-- start Data extract --
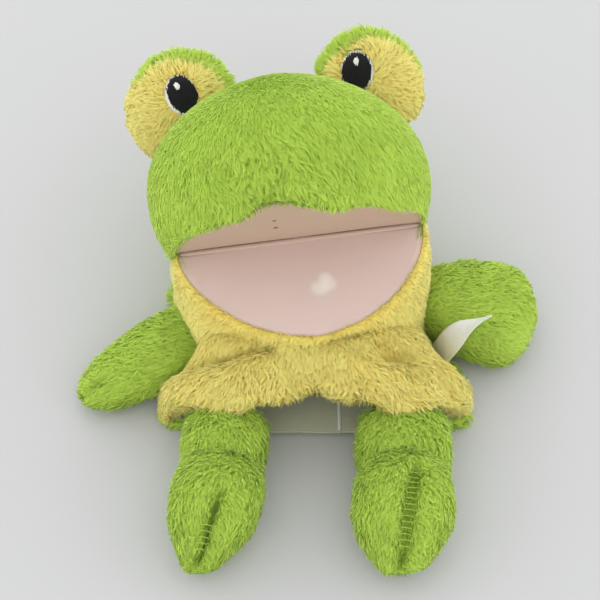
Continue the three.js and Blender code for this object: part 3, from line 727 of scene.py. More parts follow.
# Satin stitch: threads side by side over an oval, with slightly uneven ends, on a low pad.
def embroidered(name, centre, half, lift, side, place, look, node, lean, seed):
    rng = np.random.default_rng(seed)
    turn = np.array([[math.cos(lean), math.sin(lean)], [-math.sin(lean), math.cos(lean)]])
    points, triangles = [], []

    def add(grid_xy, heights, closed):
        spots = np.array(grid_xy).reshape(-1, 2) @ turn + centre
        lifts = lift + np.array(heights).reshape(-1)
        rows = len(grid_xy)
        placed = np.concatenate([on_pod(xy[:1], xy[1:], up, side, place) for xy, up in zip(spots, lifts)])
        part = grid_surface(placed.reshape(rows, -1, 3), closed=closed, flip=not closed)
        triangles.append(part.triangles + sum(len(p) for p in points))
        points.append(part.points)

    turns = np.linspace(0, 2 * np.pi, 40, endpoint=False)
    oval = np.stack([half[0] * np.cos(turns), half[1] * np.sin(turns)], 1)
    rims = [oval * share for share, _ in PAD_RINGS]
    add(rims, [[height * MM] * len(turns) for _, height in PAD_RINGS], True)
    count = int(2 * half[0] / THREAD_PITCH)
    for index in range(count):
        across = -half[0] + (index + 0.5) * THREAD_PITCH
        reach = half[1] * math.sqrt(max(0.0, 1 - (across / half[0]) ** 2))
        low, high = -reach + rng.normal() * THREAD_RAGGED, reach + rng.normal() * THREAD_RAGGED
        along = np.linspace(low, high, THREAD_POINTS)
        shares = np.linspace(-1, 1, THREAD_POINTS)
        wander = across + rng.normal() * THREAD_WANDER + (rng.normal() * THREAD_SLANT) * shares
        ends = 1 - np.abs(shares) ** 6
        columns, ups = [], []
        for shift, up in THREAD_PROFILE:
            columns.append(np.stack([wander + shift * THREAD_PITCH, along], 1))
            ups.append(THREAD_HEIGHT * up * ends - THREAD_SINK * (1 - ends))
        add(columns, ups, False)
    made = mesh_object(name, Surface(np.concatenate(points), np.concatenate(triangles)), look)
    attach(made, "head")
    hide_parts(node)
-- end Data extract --
Instructions for the task
The required output is the exact run of lines from the beginning of the listing above to the line that contains "points.append(part.points)", inclusive of both.

Solution for this task
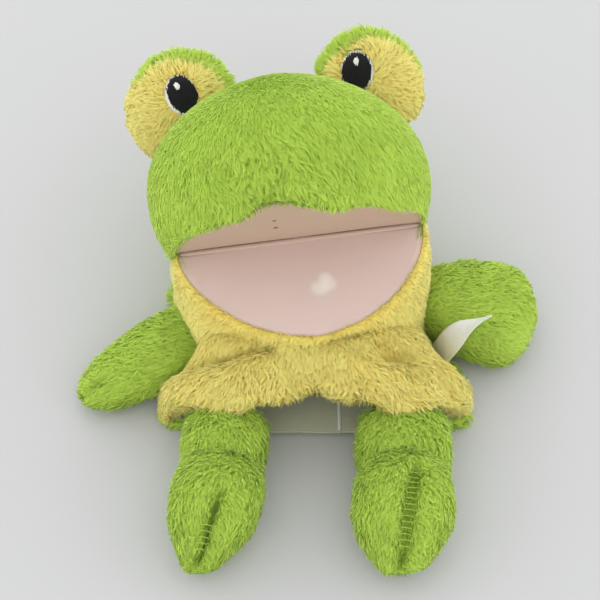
Continue the three.js and Blender code for this object: part 3, from line 727 of scene.py. More parts follow.
# Satin stitch: threads side by side over an oval, with slightly uneven ends, on a low pad.
def embroidered(name, centre, half, lift, side, place, look, node, lean, seed):
    rng = np.random.default_rng(seed)
    turn = np.array([[math.cos(lean), math.sin(lean)], [-math.sin(lean), math.cos(lean)]])
    points, triangles = [], []

    def add(grid_xy, heights, closed):
        spots = np.array(grid_xy).reshape(-1, 2) @ turn + centre
        lifts = lift + np.array(heights).reshape(-1)
        rows = len(grid_xy)
        placed = np.concatenate([on_pod(xy[:1], xy[1:], up, side, place) for xy, up in zip(spots, lifts)])
        part = grid_surface(placed.reshape(rows, -1, 3), closed=closed, flip=not closed)
        triangles.append(part.triangles + sum(len(p) for p in points))
        points.append(part.points)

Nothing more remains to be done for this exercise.